Надо сказать, что инцидент происходит после большого выигрыша – с утра у Достоевских «в заначке» 166 золотых. «Следовательно, можно быть спокойной насчет жизни», – с несвойственным ей легкомыслием замечает Анна Григорьевна: впрочем, её оптимизм может быть не рассчитан на срок более суток. Для Достоевского важен сейчас уже не успех, а «демонстрация флага». «Он пришёл домой, чтобы просить дать ему ещё 20, которые он хотел непременно проиграть для того, чтобы показать, что он вовсе не ходит с целью выиграть, а ставит большими кушами и проигрывает» [966]. Намерение исполняется быстрее, чем он ожидал. Проиграв 20 (т. е. 400 франков), он берет ещё столько же и – с таким же успехом. Затем, не посягая на сам принцип дозировки денежных выдач, возвращается несколько раз: 20, 10, 10 – все рейсы заканчиваются одинаково. 2000 франков проигрываются с легкостью необыкновенной. «Под вечер, – с грустью говорит Анна Григорьевна, – у нас осталось всего только 66 монет» [967].

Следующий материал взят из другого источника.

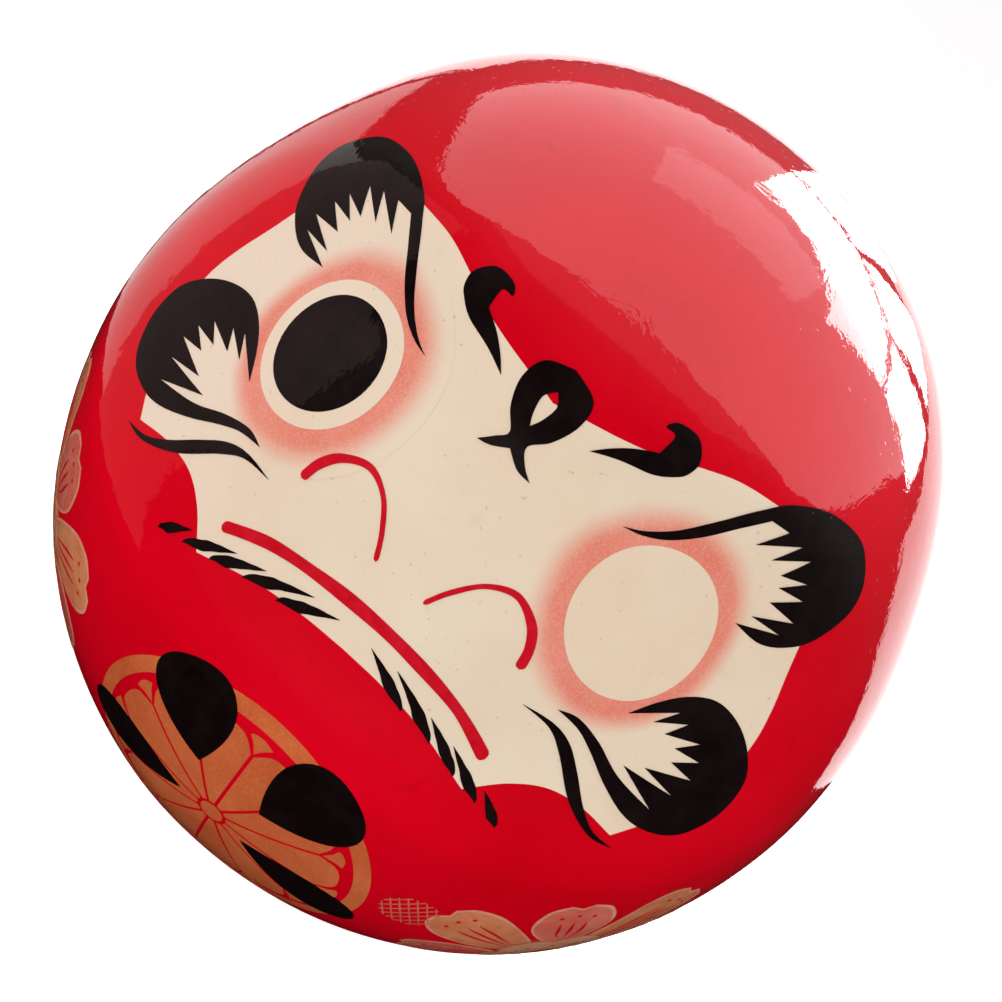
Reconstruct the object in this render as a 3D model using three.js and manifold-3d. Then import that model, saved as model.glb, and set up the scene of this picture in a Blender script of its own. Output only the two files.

На следующий день этот капитал стремительно сокращается до двадцати. Причем с Достоевским снова происходит история . Высокий и толстый господин толкает его; на высказанное толкаемым недовольство резонно ответствует, что рулетка – для всех. «Федя сказал ему, чтоб он не брал чужого места. Тогда господин сказал, что “это не кончится для него так, как в прошлый раз”; очевидно, он намекал на трусость того господина и говорил, что в другой раз Феде это так не пройдёт» [968]. Достоевский слышит, как в стороне кто-то сказал: «Началось!» Он понимает, что его могут почесть возмутителем спокойствия и тогда вход ему на рулетку будет заказан – подобно тому, как это случится с его будущим героем Аркадием Долгоруким при ещё более драматических обстоятельствах: тот будет обвинён в воровстве, обыскан и с позором изгнан из «подлой залы» – игорного петербургского подполья.